Luca Amorosino e Carlo De Ruggieri in “Un giorno come un altro”, testo e regia di Giacomo Ciarrapico. Alla Sala Umberto di Roma
Un seggio per due
Due personaggi: Marco espansivo, sfrontato, facilone, che “banca”, come dice lui, su un sito internet di scommesse qualunque cosa, la morte di Renzi oppure un golpe nella Repubblica Centrafricana; Ranuccio invece, complessato, timido, pignolo, è un ricercatore universitario di storia impegnato in un suo studio a sfatare “i luoghi comuni sulla pace di Aquisgrana”.
È lo schema classico della coppia di caratteri antitetici da infilare in una situazione chiusa e mandare al conflitto, al litigio, al dispetto, allo scherno reciproco. Se per caso nelle grotte del Paleolitico si è fatto un po’ di teatro, questa deve essere sicuramente stata una delle prime tecniche della comicità.

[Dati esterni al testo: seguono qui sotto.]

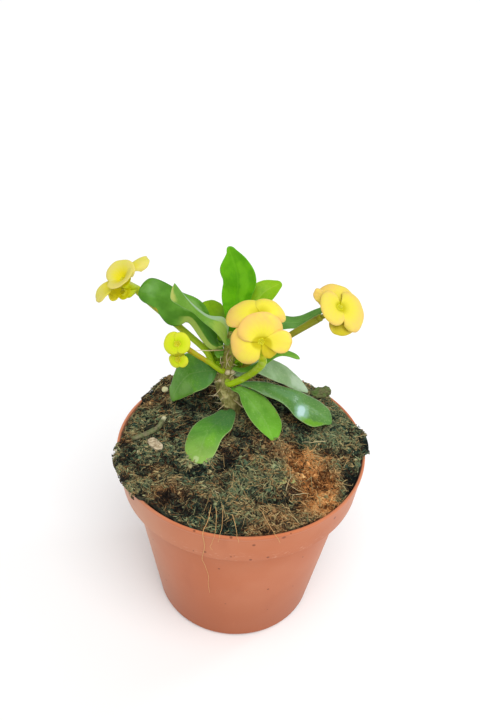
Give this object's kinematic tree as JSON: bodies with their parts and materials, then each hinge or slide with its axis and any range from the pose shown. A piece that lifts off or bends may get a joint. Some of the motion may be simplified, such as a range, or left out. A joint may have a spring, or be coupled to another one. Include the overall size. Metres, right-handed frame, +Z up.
{
  "type": "potted crown of thorns",
  "caption": "Young thorny euphorbia with green leaves and yellow blooms on slim stalks, in a tapered round nursery pot filled with mossy soil.",
  "frame": {"origin": "centre of the pot's underside, on the flat pad that lies level with its feet", "axes": "+Z up along the pot's axis, -Y towards the plant's front bloom, +X to the right as seen from the front"},
  "size_m": [0.1283, 0.12, 0.1881],
  "materials": {
    "pot_plastic": "satin",
    "soil_mix": "rough fibrous",
    "bark": "rough",
    "leaf_green": "satin",
    "stalk_green": "satin",
    "bract_yellow": "matte",
    "litter_wood": "rough"
  },
  "bodies": {
    "root": {"pot": "pot_plastic", "soil": "soil_mix", "stem": "bark", "leaf_upright": "leaf_green", "leaf_back_right": "leaf_green", "leaf_back_left": "leaf_green", "leaf_left_broad": "leaf_green", "leaf_left_folded": "leaf_green", "leaf_right_back": "leaf_green", "leaf_right_short": "leaf_green", "leaf_left_low": "leaf_green", "leaf_front_left": "leaf_green", "leaf_front_right": "leaf_green", "leaf_right_long": "leaf_green", "leaf_right_high": "leaf_green", "stalk_left": "stalk_green", "stalk_front": "stalk_green", "stalk_right": "stalk_green", "stalk_small": "stalk_green", "bloom_left": "bract_yellow", "bloom_front": "bract_yellow", "bloom_right": "bract_yellow", "bloom_small": "bract_yellow", "bark_chip": "litter_wood", "twig": "litter_wood", "pale_bead": "litter_wood", "bark_lump": "litter_wood"}
  },
  "joints": []
}
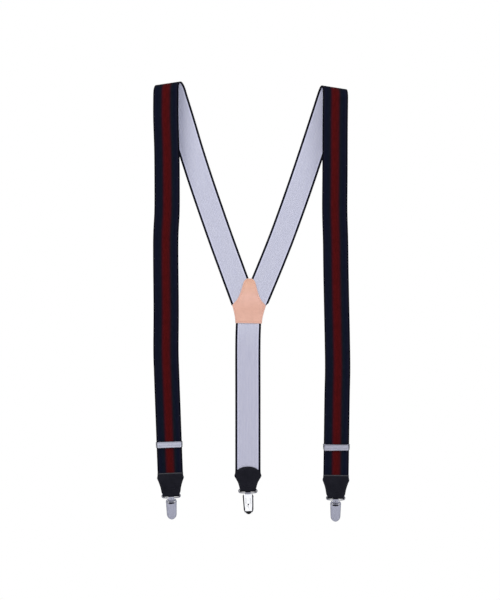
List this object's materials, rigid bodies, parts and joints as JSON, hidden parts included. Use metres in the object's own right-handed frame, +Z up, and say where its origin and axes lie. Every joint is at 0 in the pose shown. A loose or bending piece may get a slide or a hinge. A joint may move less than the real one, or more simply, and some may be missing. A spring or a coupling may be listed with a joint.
{
  "type": "suspenders",
  "caption": "Y-back clip suspenders in striped webbing with leather patch and tabs, sliding adjusters and lever clips that swing, open and grip",
  "frame": {"origin": "midway between the tops of the two shoulder folds, from which the suspenders hang", "axes": "+Z up along the hanging straps, +Y from the front straps towards the back straps, +X towards the second front strap, on the right as seen from the front"},
  "size_m": [0.2719, 0.034, 0.6064],
  "materials": {
    "navy_webbing": "ribbed woven elastic webbing, navy with a dark red centre stripe, pale lilac on the inner side",
    "black_leather": "smooth black leather with a fine grain and an edge seam",
    "peach_lining": "matt natural leather lining",
    "satin_steel": "satin nickel-plated steel",
    "chrome": "bright nickel-plated steel",
    "black_rubber": "matt black rubber"
  },
  "bodies": {
    "root": {"webbing_left_front": "navy_webbing", "webbing_left_front_lower": "navy_webbing", "webbing_left_shoulder": "navy_webbing", "webbing_left_rear": "navy_webbing", "webbing_right_front": "navy_webbing", "webbing_right_front_lower": "navy_webbing", "webbing_right_shoulder": "navy_webbing", "webbing_right_rear": "navy_webbing", "webbing_back_lower": "navy_webbing", "patch_outer": "black_leather", "patch_lining": "peach_lining", "tab_back": "black_leather"},
    "tab_left_body": {"tab_left": "black_leather", "tab_left_bar": "satin_steel", "webbing_left_return": "navy_webbing"},
    "adjuster_left_body": {"adjuster_left_frame": "satin_steel", "adjuster_left_pin": "satin_steel"},
    "adjuster_left_lid_body": {"adjuster_left_lid": "satin_steel"},
    "tab_right_body": {"tab_right": "black_leather", "tab_right_bar": "satin_steel", "webbing_right_return": "navy_webbing"},
    "adjuster_right_body": {"adjuster_right_frame": "satin_steel", "adjuster_right_pin": "satin_steel"},
    "adjuster_right_lid_body": {"adjuster_right_lid": "satin_steel"},
    "ring_left_body": {"clip_left_ring": "chrome"},
    "clip_left_body": {"clip_left_back_plate": "chrome", "clip_left_pin": "satin_steel", "clip_left_spring": "satin_steel", "clip_left_rivet": "chrome"},
    "lever_left_body": {"clip_left_lever": "satin_steel"},
    "jaw_left_body": {"clip_left_jaw": "satin_steel", "clip_left_grip_pad": "black_rubber"},
    "ring_right_body": {"clip_right_ring": "chrome"},
    "clip_right_body": {"clip_right_back_plate": "chrome", "clip_right_pin": "satin_steel", "clip_right_spring": "satin_steel", "clip_right_rivet": "chrome"},
    "lever_right_body": {"clip_right_lever": "satin_steel"},
    "jaw_right_body": {"clip_right_jaw": "satin_steel", "clip_right_grip_pad": "black_rubber"},
    "ring_back_body": {"clip_back_ring": "chrome"},
    "clip_back_body": {"clip_back_back_plate": "chrome", "clip_back_pin": "satin_steel", "clip_back_spring": "satin_steel", "clip_back_rivet": "chrome"},
    "lever_back_body": {"clip_back_lever": "satin_steel"},
    "jaw_back_body": {"clip_back_jaw": "satin_steel", "clip_back_grip_pad": "black_rubber"}
  },
  "joints": [
    {"name": "tab_left_rise", "type": "slide", "parent": "root", "child": "tab_left_body", "axis": [-0.0366, 0, 0.9993], "range_m": [0, 0.075], "deforming": ["webbing_left_front_lower"]},
    {"name": "adjuster_left_slide", "type": "slide", "parent": "tab_left_body", "child": "adjuster_left_body", "axis": [-0.0366, 0, 0.9993], "range_m": [0, 0.075], "deforming": ["webbing_left_return"]},
    {"name": "adjuster_left_lid_hinge", "type": "hinge", "parent": "adjuster_left_body", "child": "adjuster_left_lid_body", "pos_m": [-0.11278, -0.01425, -0.49243], "axis": [-0.9993, 0, -0.0366], "range_deg": [0, 100]},
    {"name": "tab_right_rise", "type": "slide", "parent": "root", "child": "tab_right_body", "axis": [0.014, 0, 0.9999], "range_m": [0, 0.075], "deforming": ["webbing_right_front_lower"]},
    {"name": "adjuster_right_slide", "type": "slide", "parent": "tab_right_body", "child": "adjuster_right_body", "axis": [0.014, 0, 0.9999], "range_m": [0, 0.075], "deforming": ["webbing_right_return"]},
    {"name": "adjuster_right_lid_hinge", "type": "hinge", "parent": "adjuster_right_body", "child": "adjuster_right_lid_body", "pos_m": [0.11768, -0.01425, -0.4954], "axis": [-0.9999, 0, 0.014], "range_deg": [0, 100]},
    {"name": "ring_left_swing", "type": "hinge", "parent": "tab_left_body", "child": "ring_left_body", "pos_m": [-0.11018, -0.01005, -0.56339], "axis": [0.9993, 0, 0.0366], "range_deg": [-60, 60]},
    {"name": "clip_left_swing", "type": "hinge", "parent": "ring_left_body", "child": "clip_left_body", "pos_m": [-0.10998, -0.01005, -0.56888], "axis": [0.9993, 0, 0.0366], "range_deg": [-60, 60]},
    {"name": "lever_left_open", "type": "hinge", "parent": "clip_left_body", "child": "lever_left_body", "pos_m": [-0.10979, -0.01345, -0.57408], "axis": [-0.9993, 0, -0.0366], "range_deg": [0, 95]},
    {"name": "jaw_left_open", "type": "hinge", "parent": "clip_left_body", "child": "jaw_left_body", "pos_m": [-0.10979, -0.01345, -0.57408], "axis": [-0.9993, 0, -0.0366], "range_deg": [0, 10.5]},
    {"name": "ring_right_swing", "type": "hinge", "parent": "tab_right_body", "child": "ring_right_body", "pos_m": [0.11669, -0.01005, -0.5664], "axis": [0.9999, 0, -0.014], "range_deg": [-60, 60]},
    {"name": "clip_right_swing", "type": "hinge", "parent": "ring_right_body", "child": "clip_right_body", "pos_m": [0.11661, -0.01005, -0.5719], "axis": [0.9999, 0, -0.014], "range_deg": [-60, 60]},
    {"name": "lever_right_open", "type": "hinge", "parent": "clip_right_body", "child": "lever_right_body", "pos_m": [0.11654, -0.01345, -0.5771], "axis": [-0.9999, 0, 0.014], "range_deg": [0, 95]},
    {"name": "jaw_right_open", "type": "hinge", "parent": "clip_right_body", "child": "jaw_right_body", "pos_m": [0.11654, -0.01345, -0.5771], "axis": [-0.9999, 0, 0.014], "range_deg": [0, 10.5]},
    {"name": "ring_back_swing", "type": "hinge", "parent": "root", "child": "ring_back_body", "pos_m": [-0.0043, 0.012, -0.5574], "axis": [-1, 0, 0], "range_deg": [-60, 60]},
    {"name": "clip_back_swing", "type": "hinge", "parent": "ring_back_body", "child": "clip_back_body", "pos_m": [-0.0043, 0.012, -0.5629], "axis": [-0.999, 0, -0.0436], "range_deg": [-60, 60]},
    {"name": "lever_back_open", "type": "hinge", "parent": "clip_back_body", "child": "lever_back_body", "pos_m": [-0.00407, 0.0154, -0.5681], "axis": [0.999, 0, 0.0436], "range_deg": [0, 95]},
    {"name": "jaw_back_open", "type": "hinge", "parent": "clip_back_body", "child": "jaw_back_body", "pos_m": [-0.00407, 0.0154, -0.5681], "axis": [0.999, 0, 0.0436], "range_deg": [0, 10.5]}
  ],
  "couplings": [
    {"joint": "adjuster_left_slide", "follows": "tab_left_rise", "ratio": 1},
    {"joint": "adjuster_right_slide", "follows": "tab_right_rise", "ratio": 1},
    {"joint": "jaw_left_open", "follows": "lever_left_open", "ratio": 0.11},
    {"joint": "jaw_right_open", "follows": "lever_right_open", "ratio": 0.11},
    {"joint": "jaw_back_open", "follows": "lever_back_open", "ratio": 0.11}
  ]
}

Poi però la macchina, sicura come una polizza dei Lloyd’s, da sola non basta se non si mette il carburante che nella tradizione italiana è soprattutto la battuta. Infatti la situazione ideata da Giacomo Ciarrapico per lo spettacolo da lui scritto e diretto alla Sala Umberto di Roma, Un giorno come un altro, resta inalterata dall’inizio alla fine. Il giorno in questione è elettorale, Ranuccio e Marco fanno gli scrutatori in un seggio dall’alba a mezzanotte ed eccoli come mosche in un bicchiere rovesciato. Nessuno verrà a votare, il popolo si è stufato dei maiali. In un posto dove non succede niente e non viene nessuno ma dal quale i due non possono andare via (Beckett non c’entra), si sviluppa il dialogo fra lo scommettitore e l’intellettuale. Il pubblico della “prima” non è mai affidabile però è vero che la platea ride assai, le battute sono efficaci e numerose, i due interpreti Luca Amorosino (Marco) e Carlo De Ruggieri (Ranuccio) hanno tempi giusti e naturali, sfruttano tutte le opportunità ma non esagerano, non sbracano nella caricatura anche se Ciarrapico suddivide lo spettacolo in una successione di quadri intervallati da bui. Questo è un altro vecchio trucco ma la comicità è tutta fatta di vecchi trucchi, sempre piacevoli e consolatori perché nel disordine del mondo almeno questa è una cosa sicura. Il rischio sta nel fatto che, tagliata a scenette la rappresentazione, gli attori potrebbero mettere un piede nell’avanspettacolo o nel varietà televisivo. L’autore e regista evidentemente si fida e viene ben servito dalla coppia di interpreti che resta nella commedia brillante ed evita la farsa, mantiene i personaggi e non li degrada a macchiette.
Se la situazione resta ferma, il rapporto fra i due si muove. L’azione sta qua, nell’evoluzione del conflitto interpersonale che progressivamente porta a un rovesciamento dei ruoli: il topo di biblioteca si rivela più rivoluzionario dell’avventuriero digitale. Da tale scelta drammaturgica si può arguire che Ciarrapico resta un uomo del Novecento (cita persino Papa Luciani) pur essendo un autore di oggi.
L’aspetto per così dire politico della commedia che viene citato anche nel programma di sala – la questione democratica, l’assenteismo elettorale, il distacco della popolazione civile dalla classe politica incivile – è affidato a francobolli di dialogo, a osservazioni sparse, a considerazioni che paiono piazzate in vari punti della drammaturgia per giustificare il luogo in cui si svolge la giornata, un seggio elettorale. Non produce conseguenze né conflitto, non condiziona i personaggi. Il nodo della commedia resta l’intreccio contingente di due vite normali, fallite ma non troppo, modeste ma non squallide: una classe media in disarmo e disarmata. Non è male ma non è tutto perché la frana della classe media è un grande fatto politico. Tuttavia uno spettacolo è quel che si vede in scena, non quello che non si vede. E quanto Ciarrapico e i suoi due attori mostrano è teatro brillante.